▶ Directions
Please repeat all of the listing exactly.

* start *

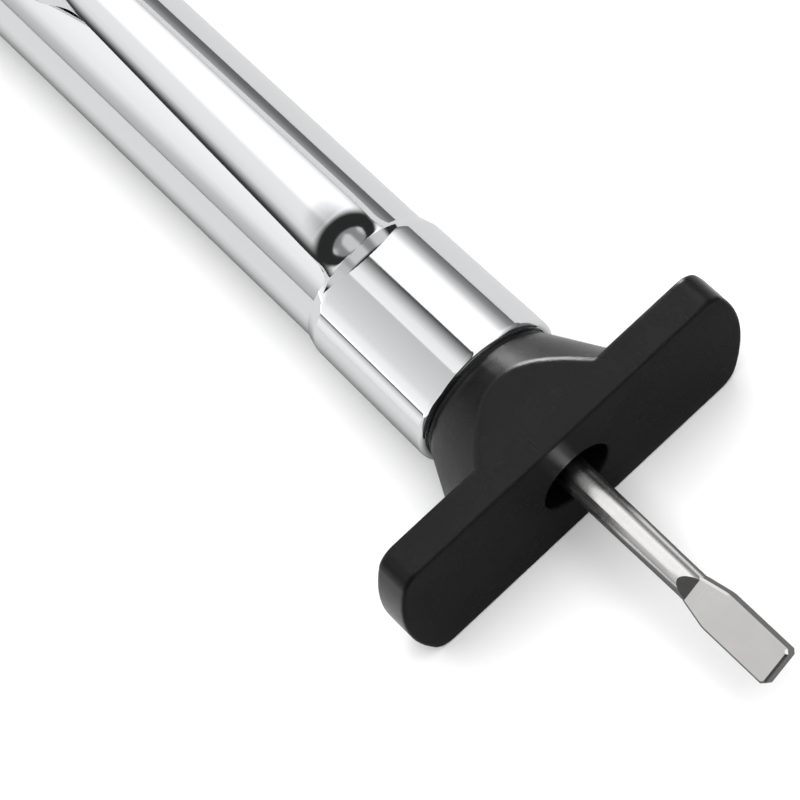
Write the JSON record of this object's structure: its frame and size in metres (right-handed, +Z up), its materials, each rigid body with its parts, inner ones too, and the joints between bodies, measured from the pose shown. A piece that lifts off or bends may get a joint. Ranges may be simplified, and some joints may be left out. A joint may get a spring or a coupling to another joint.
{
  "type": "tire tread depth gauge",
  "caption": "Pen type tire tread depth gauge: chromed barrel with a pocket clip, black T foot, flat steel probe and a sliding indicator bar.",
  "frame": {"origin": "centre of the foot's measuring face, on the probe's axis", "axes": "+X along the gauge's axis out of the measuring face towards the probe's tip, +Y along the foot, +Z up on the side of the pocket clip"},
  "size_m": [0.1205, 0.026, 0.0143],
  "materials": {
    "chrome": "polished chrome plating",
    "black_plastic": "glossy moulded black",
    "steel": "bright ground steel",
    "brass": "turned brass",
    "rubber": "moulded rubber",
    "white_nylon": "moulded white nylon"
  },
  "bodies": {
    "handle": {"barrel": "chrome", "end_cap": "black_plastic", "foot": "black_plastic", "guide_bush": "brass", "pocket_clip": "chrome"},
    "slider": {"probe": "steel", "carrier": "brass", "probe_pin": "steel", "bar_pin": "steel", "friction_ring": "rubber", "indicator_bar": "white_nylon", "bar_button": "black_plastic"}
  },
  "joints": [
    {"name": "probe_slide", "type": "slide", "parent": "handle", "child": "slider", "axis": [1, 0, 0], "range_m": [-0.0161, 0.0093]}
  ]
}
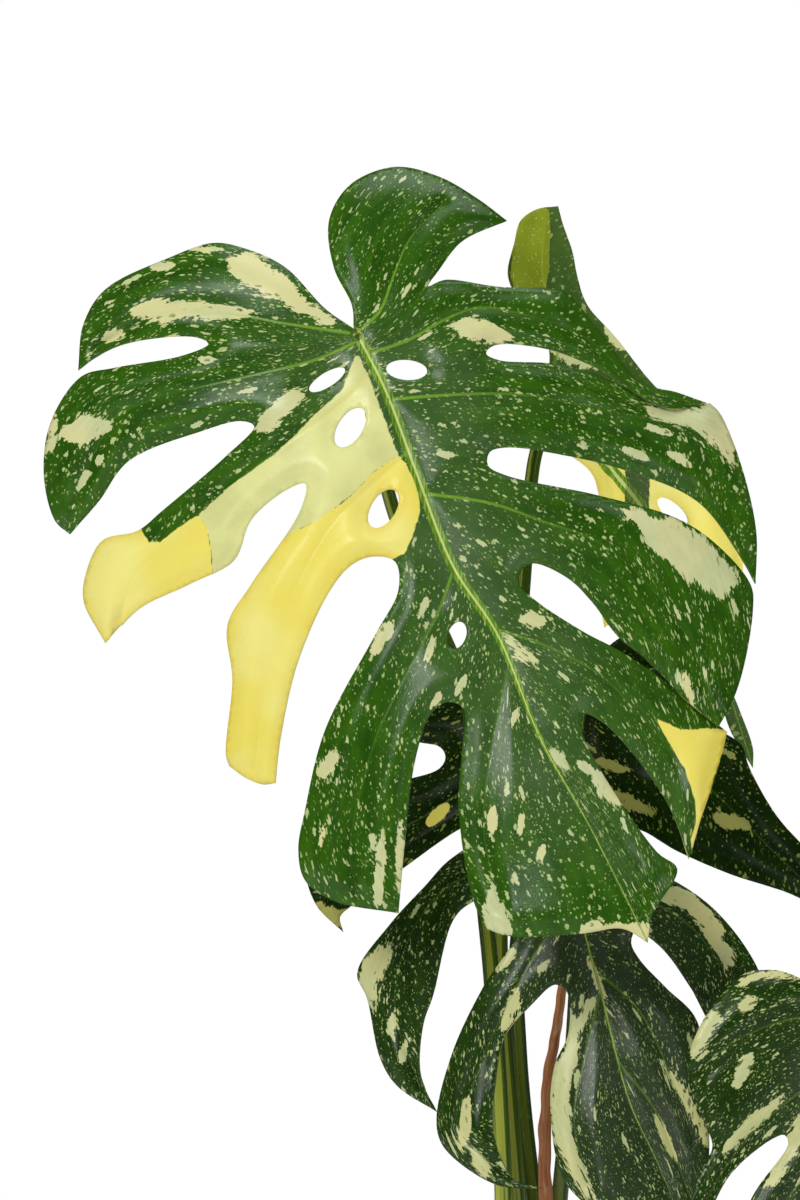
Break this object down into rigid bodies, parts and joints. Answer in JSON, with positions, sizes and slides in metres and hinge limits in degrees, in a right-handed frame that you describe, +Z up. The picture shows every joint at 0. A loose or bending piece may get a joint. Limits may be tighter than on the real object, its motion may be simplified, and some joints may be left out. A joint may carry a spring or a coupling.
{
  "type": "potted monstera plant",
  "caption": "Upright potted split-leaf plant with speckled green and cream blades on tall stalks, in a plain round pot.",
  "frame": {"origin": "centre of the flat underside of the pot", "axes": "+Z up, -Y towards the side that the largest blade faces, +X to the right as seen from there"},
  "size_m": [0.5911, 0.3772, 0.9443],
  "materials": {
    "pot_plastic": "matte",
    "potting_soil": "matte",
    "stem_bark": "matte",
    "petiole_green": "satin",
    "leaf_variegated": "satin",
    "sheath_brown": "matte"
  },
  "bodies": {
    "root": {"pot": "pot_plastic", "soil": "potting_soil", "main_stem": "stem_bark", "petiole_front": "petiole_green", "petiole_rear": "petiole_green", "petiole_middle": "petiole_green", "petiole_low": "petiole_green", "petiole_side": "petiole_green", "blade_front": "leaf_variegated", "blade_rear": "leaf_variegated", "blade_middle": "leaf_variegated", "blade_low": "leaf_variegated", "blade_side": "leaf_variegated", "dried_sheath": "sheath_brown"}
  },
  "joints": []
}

* end *

▶ Solution
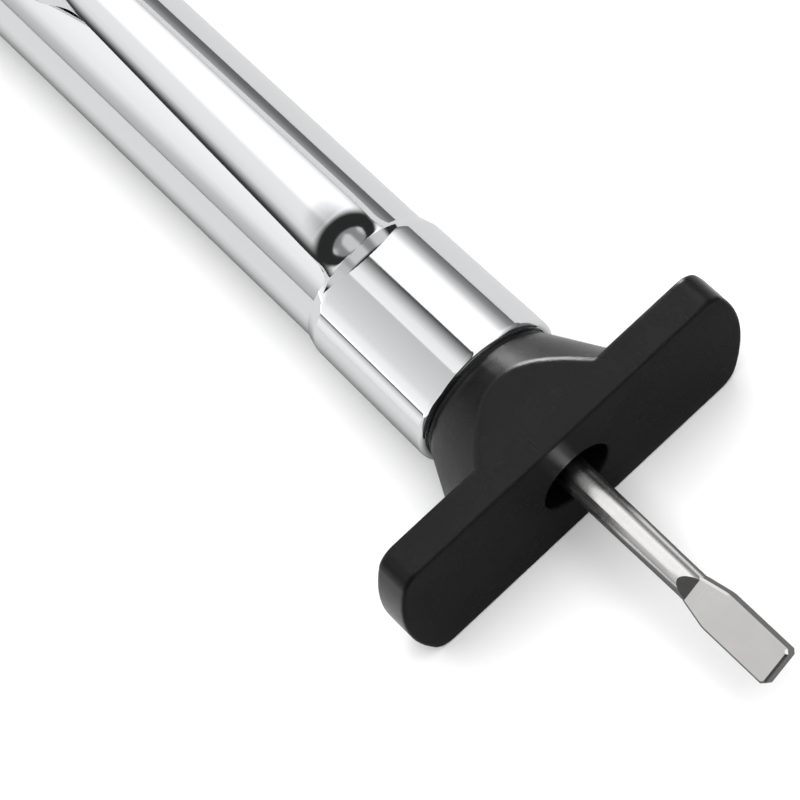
Write the JSON record of this object's structure: its frame and size in metres (right-handed, +Z up), its materials, each rigid body with its parts, inner ones too, and the joints between bodies, measured from the pose shown. A piece that lifts off or bends may get a joint. Ranges may be simplified, and some joints may be left out. A joint may get a spring or a coupling to another joint.
{
  "type": "tire tread depth gauge",
  "caption": "Pen type tire tread depth gauge: chromed barrel with a pocket clip, black T foot, flat steel probe and a sliding indicator bar.",
  "frame": {"origin": "centre of the foot's measuring face, on the probe's axis", "axes": "+X along the gauge's axis out of the measuring face towards the probe's tip, +Y along the foot, +Z up on the side of the pocket clip"},
  "size_m": [0.1205, 0.026, 0.0143],
  "materials": {
    "chrome": "polished chrome plating",
    "black_plastic": "glossy moulded black",
    "steel": "bright ground steel",
    "brass": "turned brass",
    "rubber": "moulded rubber",
    "white_nylon": "moulded white nylon"
  },
  "bodies": {
    "handle": {"barrel": "chrome", "end_cap": "black_plastic", "foot": "black_plastic", "guide_bush": "brass", "pocket_clip": "chrome"},
    "slider": {"probe": "steel", "carrier": "brass", "probe_pin": "steel", "bar_pin": "steel", "friction_ring": "rubber", "indicator_bar": "white_nylon", "bar_button": "black_plastic"}
  },
  "joints": [
    {"name": "probe_slide", "type": "slide", "parent": "handle", "child": "slider", "axis": [1, 0, 0], "range_m": [-0.0161, 0.0093]}
  ]
}
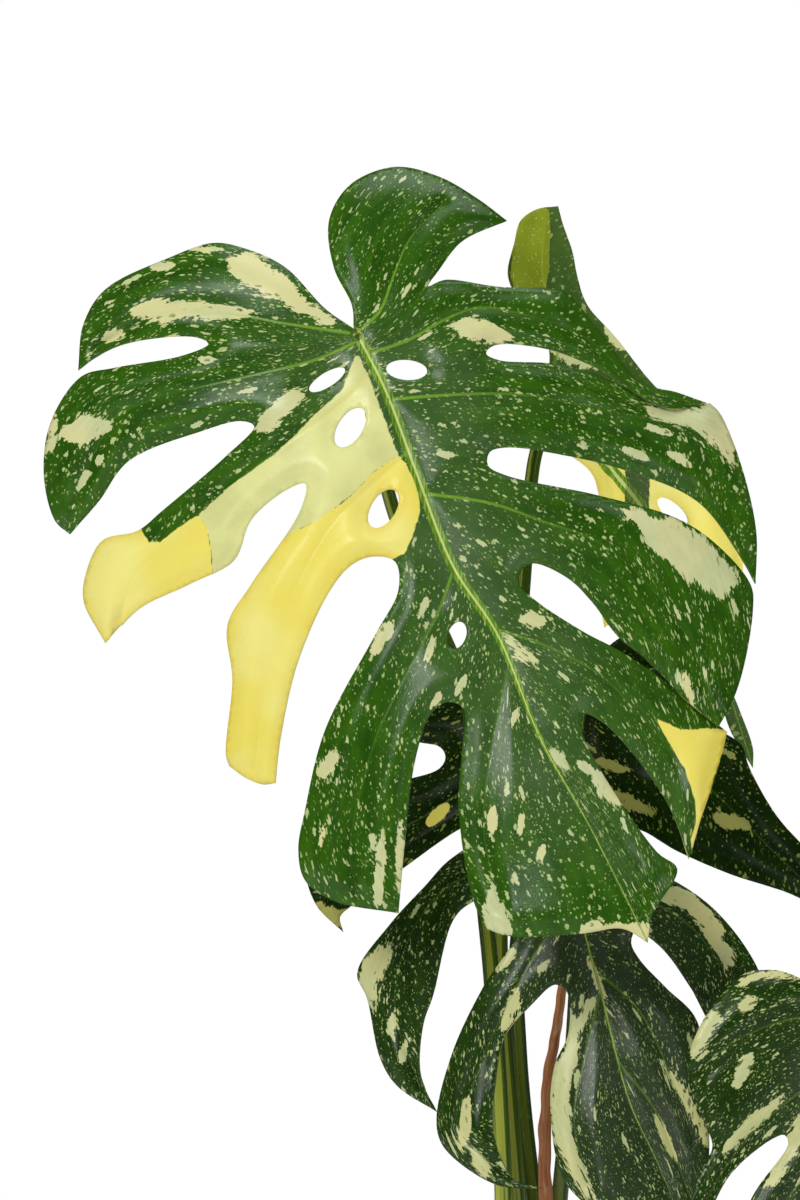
Break this object down into rigid bodies, parts and joints. Answer in JSON, with positions, sizes and slides in metres and hinge limits in degrees, in a right-handed frame that you describe, +Z up. The picture shows every joint at 0. A loose or bending piece may get a joint. Limits may be tighter than on the real object, its motion may be simplified, and some joints may be left out. A joint may carry a spring or a coupling.
{
  "type": "potted monstera plant",
  "caption": "Upright potted split-leaf plant with speckled green and cream blades on tall stalks, in a plain round pot.",
  "frame": {"origin": "centre of the flat underside of the pot", "axes": "+Z up, -Y towards the side that the largest blade faces, +X to the right as seen from there"},
  "size_m": [0.5911, 0.3772, 0.9443],
  "materials": {
    "pot_plastic": "matte",
    "potting_soil": "matte",
    "stem_bark": "matte",
    "petiole_green": "satin",
    "leaf_variegated": "satin",
    "sheath_brown": "matte"
  },
  "bodies": {
    "root": {"pot": "pot_plastic", "soil": "potting_soil", "main_stem": "stem_bark", "petiole_front": "petiole_green", "petiole_rear": "petiole_green", "petiole_middle": "petiole_green", "petiole_low": "petiole_green", "petiole_side": "petiole_green", "blade_front": "leaf_variegated", "blade_rear": "leaf_variegated", "blade_middle": "leaf_variegated", "blade_low": "leaf_variegated", "blade_side": "leaf_variegated", "dried_sheath": "sheath_brown"}
  },
  "joints": []
}